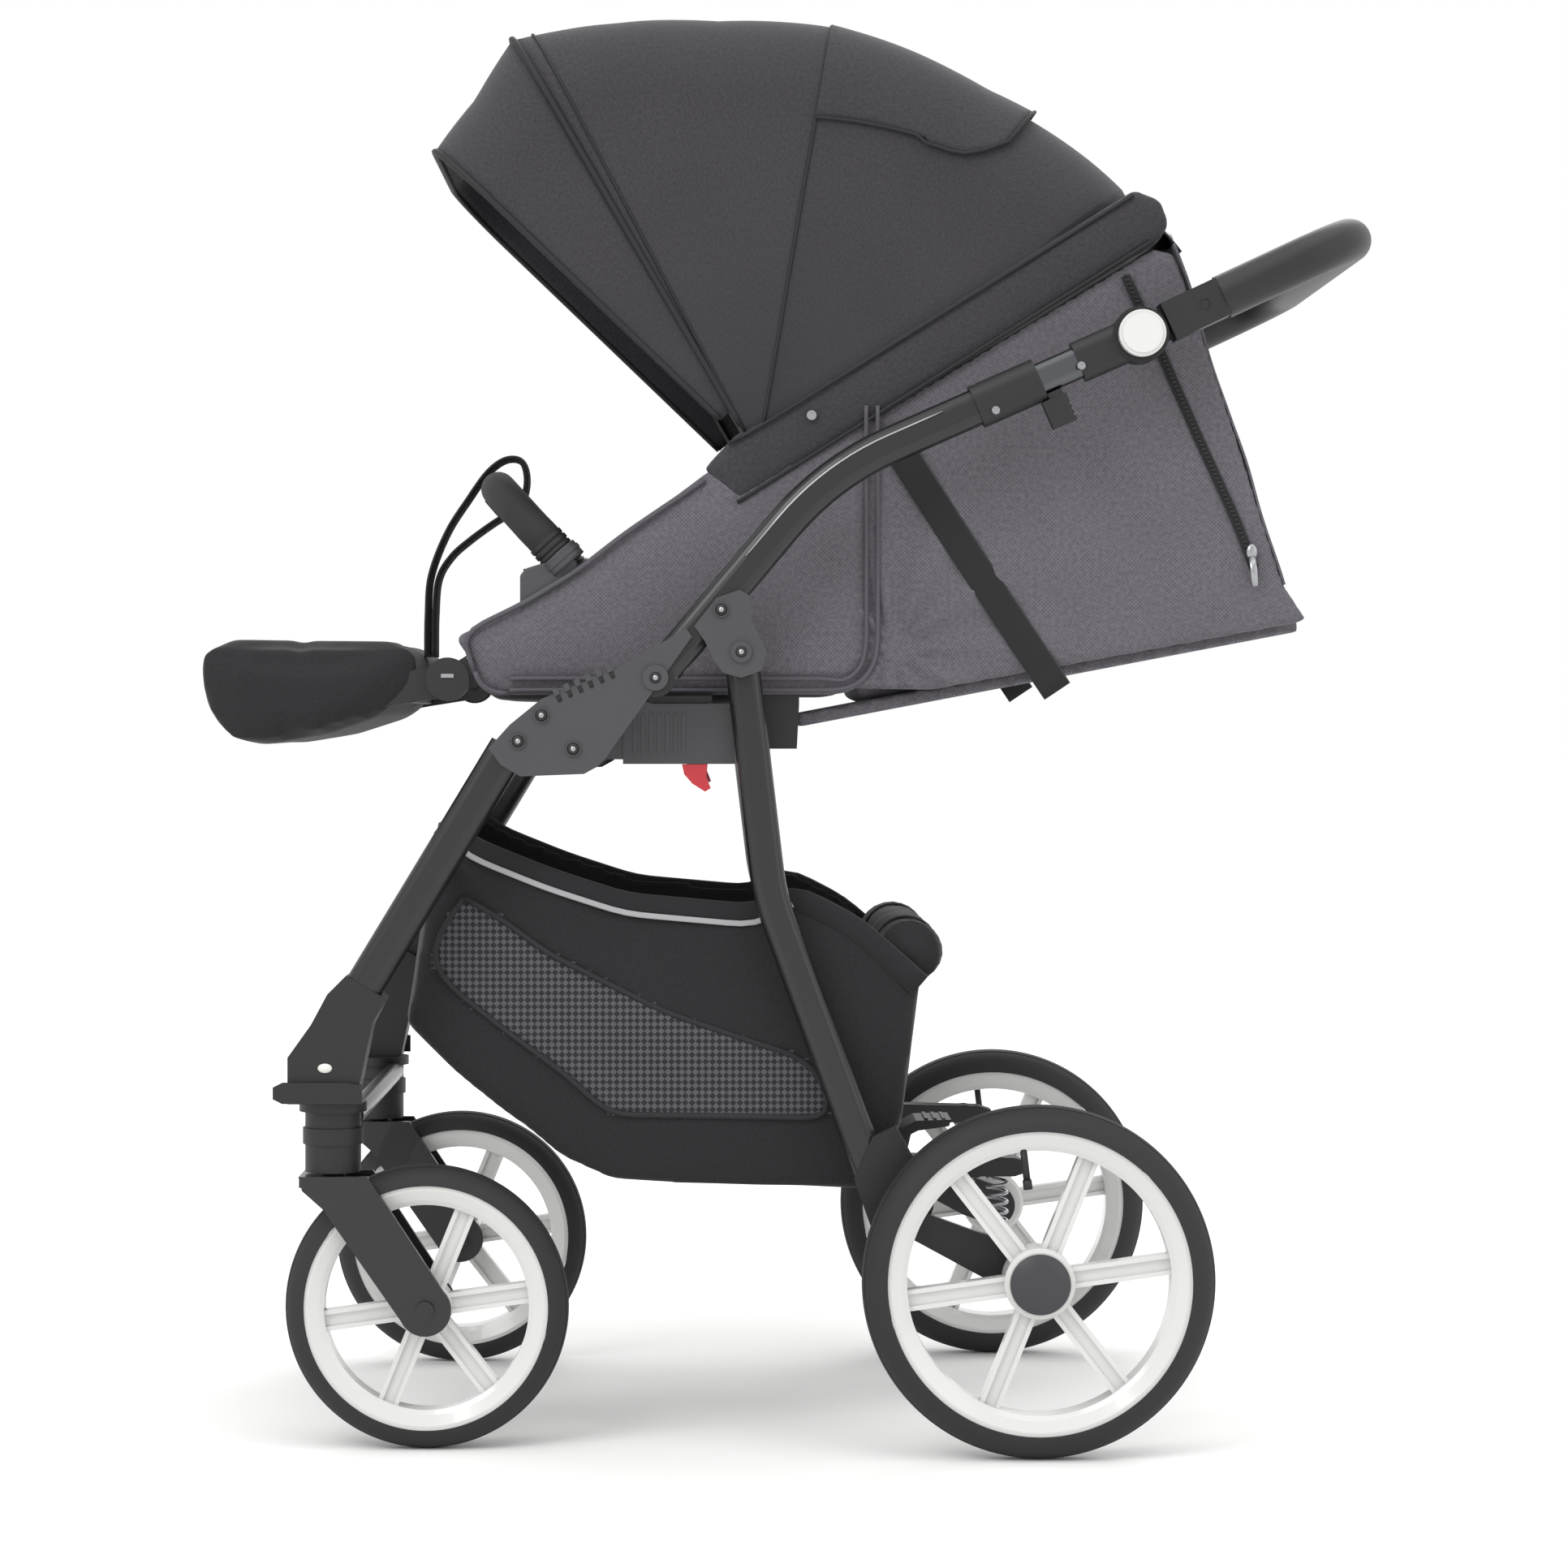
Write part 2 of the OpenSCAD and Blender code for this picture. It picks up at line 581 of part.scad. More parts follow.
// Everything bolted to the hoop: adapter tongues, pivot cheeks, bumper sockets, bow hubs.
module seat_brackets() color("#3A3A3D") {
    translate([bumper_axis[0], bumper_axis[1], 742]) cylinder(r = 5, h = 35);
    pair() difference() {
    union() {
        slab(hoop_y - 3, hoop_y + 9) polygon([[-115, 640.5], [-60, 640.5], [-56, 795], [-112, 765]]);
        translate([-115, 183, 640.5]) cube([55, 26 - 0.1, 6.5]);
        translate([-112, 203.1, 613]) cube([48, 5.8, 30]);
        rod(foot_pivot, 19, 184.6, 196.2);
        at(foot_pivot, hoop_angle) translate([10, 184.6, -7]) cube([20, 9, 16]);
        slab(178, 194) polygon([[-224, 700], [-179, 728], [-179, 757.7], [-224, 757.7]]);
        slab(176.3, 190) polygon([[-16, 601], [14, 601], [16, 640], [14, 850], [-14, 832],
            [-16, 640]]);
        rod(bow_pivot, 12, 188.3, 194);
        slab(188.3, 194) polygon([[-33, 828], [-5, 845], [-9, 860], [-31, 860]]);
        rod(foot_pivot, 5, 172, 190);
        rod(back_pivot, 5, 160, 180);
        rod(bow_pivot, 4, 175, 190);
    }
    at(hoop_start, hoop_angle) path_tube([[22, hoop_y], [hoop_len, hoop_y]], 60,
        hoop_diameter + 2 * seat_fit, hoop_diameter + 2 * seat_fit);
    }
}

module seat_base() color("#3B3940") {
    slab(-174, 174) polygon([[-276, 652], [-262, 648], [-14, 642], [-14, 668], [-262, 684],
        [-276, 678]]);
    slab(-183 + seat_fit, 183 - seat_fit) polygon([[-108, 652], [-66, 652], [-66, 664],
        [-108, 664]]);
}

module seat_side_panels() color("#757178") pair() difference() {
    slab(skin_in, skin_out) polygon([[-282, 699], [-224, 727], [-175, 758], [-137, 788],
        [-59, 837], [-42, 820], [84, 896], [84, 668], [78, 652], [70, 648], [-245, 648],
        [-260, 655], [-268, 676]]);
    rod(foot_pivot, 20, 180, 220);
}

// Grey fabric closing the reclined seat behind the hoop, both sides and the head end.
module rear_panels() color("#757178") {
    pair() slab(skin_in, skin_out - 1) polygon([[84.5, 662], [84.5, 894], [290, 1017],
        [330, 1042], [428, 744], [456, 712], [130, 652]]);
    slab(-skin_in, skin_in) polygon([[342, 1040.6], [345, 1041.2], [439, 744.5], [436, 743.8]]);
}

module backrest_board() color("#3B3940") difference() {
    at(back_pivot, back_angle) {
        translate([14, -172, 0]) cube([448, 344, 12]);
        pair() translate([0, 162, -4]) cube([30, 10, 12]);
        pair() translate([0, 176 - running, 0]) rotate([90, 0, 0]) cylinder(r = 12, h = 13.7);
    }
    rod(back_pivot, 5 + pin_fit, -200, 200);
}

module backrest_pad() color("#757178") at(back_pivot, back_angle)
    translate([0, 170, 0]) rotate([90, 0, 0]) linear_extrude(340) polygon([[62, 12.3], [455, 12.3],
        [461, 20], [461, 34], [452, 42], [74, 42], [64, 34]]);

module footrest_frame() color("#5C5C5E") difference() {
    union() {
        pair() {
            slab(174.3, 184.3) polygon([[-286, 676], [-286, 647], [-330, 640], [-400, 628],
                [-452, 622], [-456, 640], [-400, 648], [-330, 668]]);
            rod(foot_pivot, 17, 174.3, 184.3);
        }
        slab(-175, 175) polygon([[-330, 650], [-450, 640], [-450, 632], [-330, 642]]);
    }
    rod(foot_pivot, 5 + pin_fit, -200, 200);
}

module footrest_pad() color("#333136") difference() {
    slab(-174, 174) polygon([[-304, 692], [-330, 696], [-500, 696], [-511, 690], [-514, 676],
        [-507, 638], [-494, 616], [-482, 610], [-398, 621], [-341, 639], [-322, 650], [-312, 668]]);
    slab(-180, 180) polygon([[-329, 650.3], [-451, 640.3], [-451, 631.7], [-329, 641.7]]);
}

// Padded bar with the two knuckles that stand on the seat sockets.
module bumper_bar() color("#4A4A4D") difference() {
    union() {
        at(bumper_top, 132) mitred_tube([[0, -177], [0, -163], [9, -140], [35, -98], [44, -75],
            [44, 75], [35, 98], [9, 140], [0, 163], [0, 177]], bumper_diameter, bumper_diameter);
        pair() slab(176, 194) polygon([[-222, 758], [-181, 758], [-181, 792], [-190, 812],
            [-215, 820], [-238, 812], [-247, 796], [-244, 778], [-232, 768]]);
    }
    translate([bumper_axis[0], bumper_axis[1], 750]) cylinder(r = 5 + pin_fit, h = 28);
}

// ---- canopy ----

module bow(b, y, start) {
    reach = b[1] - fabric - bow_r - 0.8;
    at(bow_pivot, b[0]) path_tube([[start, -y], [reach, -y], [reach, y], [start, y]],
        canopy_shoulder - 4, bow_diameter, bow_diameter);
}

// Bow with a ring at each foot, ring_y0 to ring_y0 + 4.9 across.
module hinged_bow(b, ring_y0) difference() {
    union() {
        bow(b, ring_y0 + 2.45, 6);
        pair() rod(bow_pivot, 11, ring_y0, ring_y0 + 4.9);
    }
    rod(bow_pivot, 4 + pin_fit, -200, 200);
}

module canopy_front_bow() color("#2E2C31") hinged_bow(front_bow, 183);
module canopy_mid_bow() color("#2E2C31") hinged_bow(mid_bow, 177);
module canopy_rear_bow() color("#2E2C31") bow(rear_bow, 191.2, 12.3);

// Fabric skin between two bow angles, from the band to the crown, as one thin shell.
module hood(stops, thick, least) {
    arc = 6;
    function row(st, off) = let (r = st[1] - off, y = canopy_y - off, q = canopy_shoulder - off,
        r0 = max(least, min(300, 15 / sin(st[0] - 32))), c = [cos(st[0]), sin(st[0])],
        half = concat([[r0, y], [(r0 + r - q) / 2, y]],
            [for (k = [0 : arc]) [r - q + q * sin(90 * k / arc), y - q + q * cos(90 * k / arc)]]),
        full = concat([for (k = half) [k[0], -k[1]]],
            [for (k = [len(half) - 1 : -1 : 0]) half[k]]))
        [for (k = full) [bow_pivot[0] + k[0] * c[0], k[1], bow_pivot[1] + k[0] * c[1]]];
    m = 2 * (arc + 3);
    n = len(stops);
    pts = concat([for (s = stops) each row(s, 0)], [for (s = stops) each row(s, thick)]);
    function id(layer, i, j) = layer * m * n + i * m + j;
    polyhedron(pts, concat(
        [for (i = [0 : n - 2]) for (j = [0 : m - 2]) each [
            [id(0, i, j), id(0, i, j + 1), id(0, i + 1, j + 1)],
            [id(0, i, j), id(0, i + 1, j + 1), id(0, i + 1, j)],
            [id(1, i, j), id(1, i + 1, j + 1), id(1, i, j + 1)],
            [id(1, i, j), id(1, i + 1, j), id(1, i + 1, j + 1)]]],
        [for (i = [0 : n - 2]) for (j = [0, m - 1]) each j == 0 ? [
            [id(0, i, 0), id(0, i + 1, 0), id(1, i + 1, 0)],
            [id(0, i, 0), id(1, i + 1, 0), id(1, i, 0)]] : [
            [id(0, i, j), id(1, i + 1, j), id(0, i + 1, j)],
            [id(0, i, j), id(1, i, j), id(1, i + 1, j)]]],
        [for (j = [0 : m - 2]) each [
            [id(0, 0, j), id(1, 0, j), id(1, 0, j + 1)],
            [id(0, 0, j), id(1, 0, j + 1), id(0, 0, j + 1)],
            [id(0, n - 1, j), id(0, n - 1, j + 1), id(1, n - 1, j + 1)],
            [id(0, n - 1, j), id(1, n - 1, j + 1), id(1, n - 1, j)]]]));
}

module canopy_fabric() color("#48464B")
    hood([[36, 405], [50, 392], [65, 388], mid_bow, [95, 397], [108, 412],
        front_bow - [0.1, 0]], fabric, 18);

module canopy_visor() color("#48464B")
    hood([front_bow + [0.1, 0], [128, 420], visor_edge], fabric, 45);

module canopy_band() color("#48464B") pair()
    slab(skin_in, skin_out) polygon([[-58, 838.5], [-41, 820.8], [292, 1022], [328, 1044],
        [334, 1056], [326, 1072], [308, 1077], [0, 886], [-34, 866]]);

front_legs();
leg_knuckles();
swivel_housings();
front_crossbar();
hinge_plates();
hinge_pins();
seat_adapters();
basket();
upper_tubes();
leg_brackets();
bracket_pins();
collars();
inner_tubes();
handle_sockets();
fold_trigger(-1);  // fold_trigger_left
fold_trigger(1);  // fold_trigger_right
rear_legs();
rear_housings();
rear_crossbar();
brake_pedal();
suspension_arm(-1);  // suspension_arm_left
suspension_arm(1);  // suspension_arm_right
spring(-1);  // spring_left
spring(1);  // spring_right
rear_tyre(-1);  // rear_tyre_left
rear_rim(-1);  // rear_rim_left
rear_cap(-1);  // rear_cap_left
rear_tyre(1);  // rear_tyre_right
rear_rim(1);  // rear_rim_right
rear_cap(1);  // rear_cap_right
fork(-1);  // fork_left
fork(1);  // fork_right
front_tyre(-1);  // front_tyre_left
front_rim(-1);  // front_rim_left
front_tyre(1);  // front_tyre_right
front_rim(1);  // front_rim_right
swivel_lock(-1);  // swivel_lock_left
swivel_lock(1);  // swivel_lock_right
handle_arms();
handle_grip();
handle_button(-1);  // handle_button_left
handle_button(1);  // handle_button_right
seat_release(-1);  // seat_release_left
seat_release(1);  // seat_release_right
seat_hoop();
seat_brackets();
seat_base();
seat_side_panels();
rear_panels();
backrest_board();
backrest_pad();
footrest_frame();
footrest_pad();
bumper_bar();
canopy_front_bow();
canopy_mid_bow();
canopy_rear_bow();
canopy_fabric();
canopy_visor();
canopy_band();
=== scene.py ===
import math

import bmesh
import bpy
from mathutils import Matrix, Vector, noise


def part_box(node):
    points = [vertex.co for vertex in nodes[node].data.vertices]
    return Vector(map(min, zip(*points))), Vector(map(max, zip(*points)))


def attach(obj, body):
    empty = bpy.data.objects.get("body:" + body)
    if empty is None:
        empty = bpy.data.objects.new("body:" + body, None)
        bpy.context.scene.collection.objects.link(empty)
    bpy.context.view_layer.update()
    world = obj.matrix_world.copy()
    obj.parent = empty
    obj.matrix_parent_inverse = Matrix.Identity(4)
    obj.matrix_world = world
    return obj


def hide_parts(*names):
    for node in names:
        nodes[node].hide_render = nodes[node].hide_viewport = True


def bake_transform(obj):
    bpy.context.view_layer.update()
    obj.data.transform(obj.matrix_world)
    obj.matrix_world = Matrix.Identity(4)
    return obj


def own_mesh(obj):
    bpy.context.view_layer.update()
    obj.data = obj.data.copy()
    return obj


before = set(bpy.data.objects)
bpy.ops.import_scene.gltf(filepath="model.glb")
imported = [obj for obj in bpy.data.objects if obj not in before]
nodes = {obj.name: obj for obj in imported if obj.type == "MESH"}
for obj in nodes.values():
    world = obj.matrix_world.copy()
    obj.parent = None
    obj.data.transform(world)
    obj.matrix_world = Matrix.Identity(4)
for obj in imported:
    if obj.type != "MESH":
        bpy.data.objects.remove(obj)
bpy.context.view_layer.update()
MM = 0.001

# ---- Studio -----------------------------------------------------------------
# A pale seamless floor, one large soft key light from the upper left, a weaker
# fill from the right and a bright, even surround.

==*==

The lines to be given again exactly are those from the one containing "inner_tubes();" up to and including the one containing "obj.data = obj.data.copy()".

inner_tubes();
handle_sockets();
fold_trigger(-1);  // fold_trigger_left
fold_trigger(1);  // fold_trigger_right
rear_legs();
rear_housings();
rear_crossbar();
brake_pedal();
suspension_arm(-1);  // suspension_arm_left
suspension_arm(1);  // suspension_arm_right
spring(-1);  // spring_left
spring(1);  // spring_right
rear_tyre(-1);  // rear_tyre_left
rear_rim(-1);  // rear_rim_left
rear_cap(-1);  // rear_cap_left
rear_tyre(1);  // rear_tyre_right
rear_rim(1);  // rear_rim_right
rear_cap(1);  // rear_cap_right
fork(-1);  // fork_left
fork(1);  // fork_right
front_tyre(-1);  // front_tyre_left
front_rim(-1);  // front_rim_left
front_tyre(1);  // front_tyre_right
front_rim(1);  // front_rim_right
swivel_lock(-1);  // swivel_lock_left
swivel_lock(1);  // swivel_lock_right
handle_arms();
handle_grip();
handle_button(-1);  // handle_button_left
handle_button(1);  // handle_button_right
seat_release(-1);  // seat_release_left
seat_release(1);  // seat_release_right
seat_hoop();
seat_brackets();
seat_base();
seat_side_panels();
rear_panels();
backrest_board();
backrest_pad();
footrest_frame();
footrest_pad();
bumper_bar();
canopy_front_bow();
canopy_mid_bow();
canopy_rear_bow();
canopy_fabric();
canopy_visor();
canopy_band();
=== scene.py ===
import math

import bmesh
import bpy
from mathutils import Matrix, Vector, noise


def part_box(node):
    points = [vertex.co for vertex in nodes[node].data.vertices]
    return Vector(map(min, zip(*points))), Vector(map(max, zip(*points)))


def attach(obj, body):
    empty = bpy.data.objects.get("body:" + body)
    if empty is None:
        empty = bpy.data.objects.new("body:" + body, None)
        bpy.context.scene.collection.objects.link(empty)
    bpy.context.view_layer.update()
    world = obj.matrix_world.copy()
    obj.parent = empty
    obj.matrix_parent_inverse = Matrix.Identity(4)
    obj.matrix_world = world
    return obj


def hide_parts(*names):
    for node in names:
        nodes[node].hide_render = nodes[node].hide_viewport = True


def bake_transform(obj):
    bpy.context.view_layer.update()
    obj.data.transform(obj.matrix_world)
    obj.matrix_world = Matrix.Identity(4)
    return obj


def own_mesh(obj):
    bpy.context.view_layer.update()
    obj.data = obj.data.copy()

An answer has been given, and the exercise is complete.